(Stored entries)
★ ★ ★ ★ ★ ★ ★

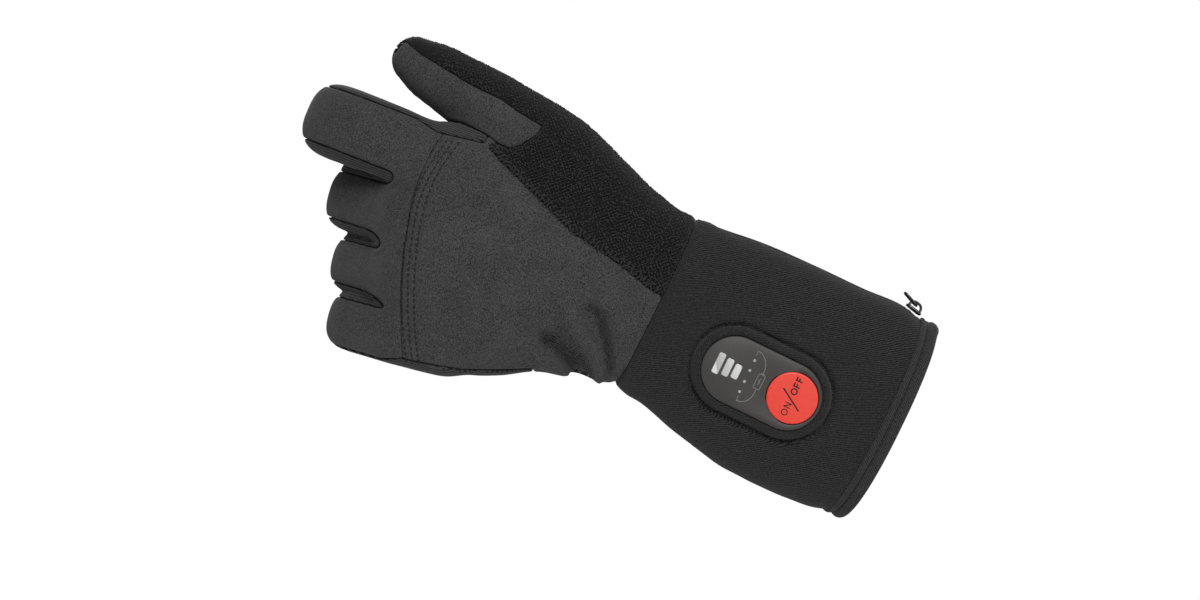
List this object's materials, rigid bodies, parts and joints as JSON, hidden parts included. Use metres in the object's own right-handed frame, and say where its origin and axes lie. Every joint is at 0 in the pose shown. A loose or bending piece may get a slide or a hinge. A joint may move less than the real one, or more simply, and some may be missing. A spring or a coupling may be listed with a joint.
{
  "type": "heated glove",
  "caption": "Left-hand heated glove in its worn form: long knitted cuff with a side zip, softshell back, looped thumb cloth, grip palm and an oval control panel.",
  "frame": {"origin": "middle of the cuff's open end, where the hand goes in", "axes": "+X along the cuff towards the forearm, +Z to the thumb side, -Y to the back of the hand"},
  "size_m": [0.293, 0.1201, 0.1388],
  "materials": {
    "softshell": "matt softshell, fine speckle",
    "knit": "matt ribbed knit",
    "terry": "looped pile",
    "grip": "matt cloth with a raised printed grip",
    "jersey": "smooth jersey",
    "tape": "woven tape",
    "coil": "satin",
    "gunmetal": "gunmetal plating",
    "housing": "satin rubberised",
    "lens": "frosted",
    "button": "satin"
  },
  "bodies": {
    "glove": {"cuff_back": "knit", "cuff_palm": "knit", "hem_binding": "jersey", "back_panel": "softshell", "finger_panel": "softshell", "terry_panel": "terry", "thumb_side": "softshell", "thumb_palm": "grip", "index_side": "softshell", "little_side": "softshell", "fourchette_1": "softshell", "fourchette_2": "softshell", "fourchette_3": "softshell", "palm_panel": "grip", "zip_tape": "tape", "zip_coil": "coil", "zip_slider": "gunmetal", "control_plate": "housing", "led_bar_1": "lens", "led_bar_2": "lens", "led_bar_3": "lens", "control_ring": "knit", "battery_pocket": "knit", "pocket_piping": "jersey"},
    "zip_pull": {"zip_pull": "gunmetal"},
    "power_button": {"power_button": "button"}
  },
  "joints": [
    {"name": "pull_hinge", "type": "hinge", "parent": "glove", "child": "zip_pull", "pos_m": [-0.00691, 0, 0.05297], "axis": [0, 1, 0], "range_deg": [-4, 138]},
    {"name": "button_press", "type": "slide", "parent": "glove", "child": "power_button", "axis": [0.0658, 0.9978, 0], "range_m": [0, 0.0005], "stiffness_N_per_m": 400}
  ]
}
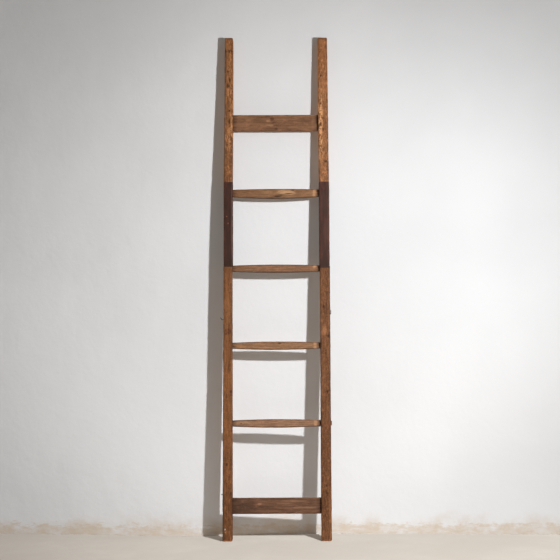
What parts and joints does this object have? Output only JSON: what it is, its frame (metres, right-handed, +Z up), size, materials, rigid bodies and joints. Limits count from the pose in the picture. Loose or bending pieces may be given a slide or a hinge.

★ ★ ★ ★ ★ ★ ★

#### TASK DESCRIPTION:
Write out every entry above, word for word.

#### RESPONSE TO THIS TASK:
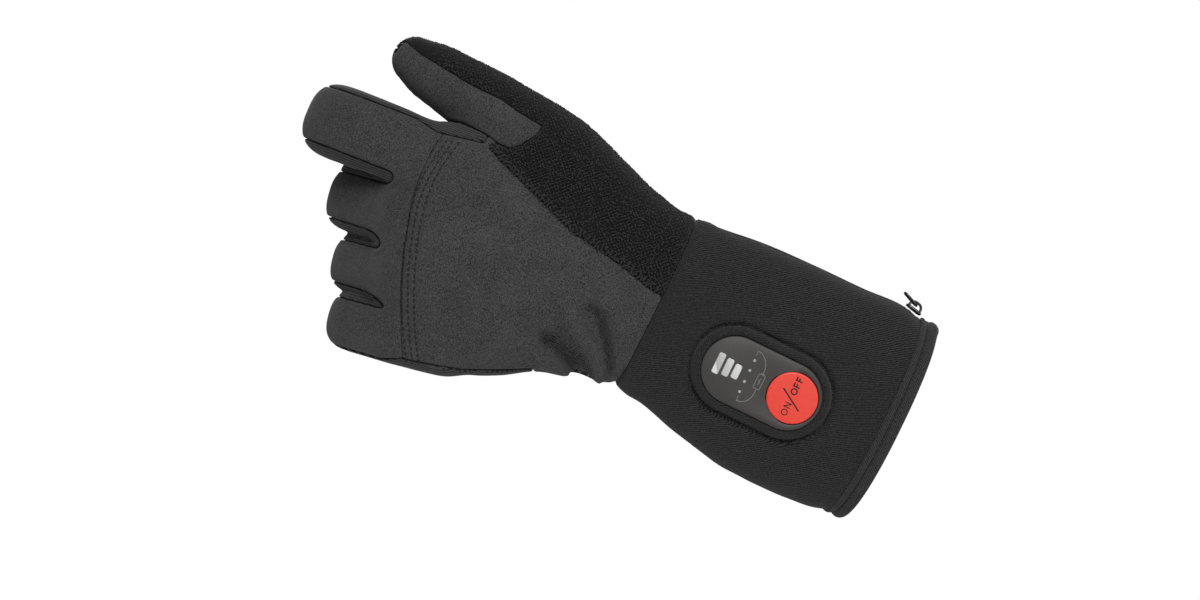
List this object's materials, rigid bodies, parts and joints as JSON, hidden parts included. Use metres in the object's own right-handed frame, and say where its origin and axes lie. Every joint is at 0 in the pose shown. A loose or bending piece may get a slide or a hinge. A joint may move less than the real one, or more simply, and some may be missing. A spring or a coupling may be listed with a joint.
{
  "type": "heated glove",
  "caption": "Left-hand heated glove in its worn form: long knitted cuff with a side zip, softshell back, looped thumb cloth, grip palm and an oval control panel.",
  "frame": {"origin": "middle of the cuff's open end, where the hand goes in", "axes": "+X along the cuff towards the forearm, +Z to the thumb side, -Y to the back of the hand"},
  "size_m": [0.293, 0.1201, 0.1388],
  "materials": {
    "softshell": "matt softshell, fine speckle",
    "knit": "matt ribbed knit",
    "terry": "looped pile",
    "grip": "matt cloth with a raised printed grip",
    "jersey": "smooth jersey",
    "tape": "woven tape",
    "coil": "satin",
    "gunmetal": "gunmetal plating",
    "housing": "satin rubberised",
    "lens": "frosted",
    "button": "satin"
  },
  "bodies": {
    "glove": {"cuff_back": "knit", "cuff_palm": "knit", "hem_binding": "jersey", "back_panel": "softshell", "finger_panel": "softshell", "terry_panel": "terry", "thumb_side": "softshell", "thumb_palm": "grip", "index_side": "softshell", "little_side": "softshell", "fourchette_1": "softshell", "fourchette_2": "softshell", "fourchette_3": "softshell", "palm_panel": "grip", "zip_tape": "tape", "zip_coil": "coil", "zip_slider": "gunmetal", "control_plate": "housing", "led_bar_1": "lens", "led_bar_2": "lens", "led_bar_3": "lens", "control_ring": "knit", "battery_pocket": "knit", "pocket_piping": "jersey"},
    "zip_pull": {"zip_pull": "gunmetal"},
    "power_button": {"power_button": "button"}
  },
  "joints": [
    {"name": "pull_hinge", "type": "hinge", "parent": "glove", "child": "zip_pull", "pos_m": [-0.00691, 0, 0.05297], "axis": [0, 1, 0], "range_deg": [-4, 138]},
    {"name": "button_press", "type": "slide", "parent": "glove", "child": "power_button", "axis": [0.0658, 0.9978, 0], "range_m": [0, 0.0005], "stiffness_N_per_m": 400}
  ]
}
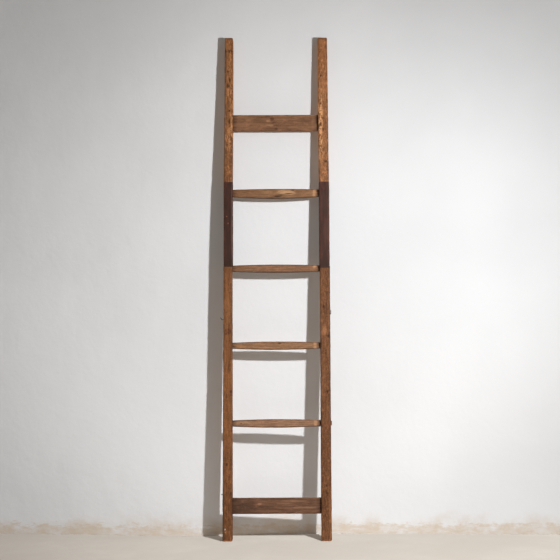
What parts and joints does this object have? Output only JSON: what it is, its frame (metres, right-handed, +Z up), size, materials, rigid bodies and joints. Limits count from the pose in the picture. Loose or bending pieces may be given a slide or a hinge.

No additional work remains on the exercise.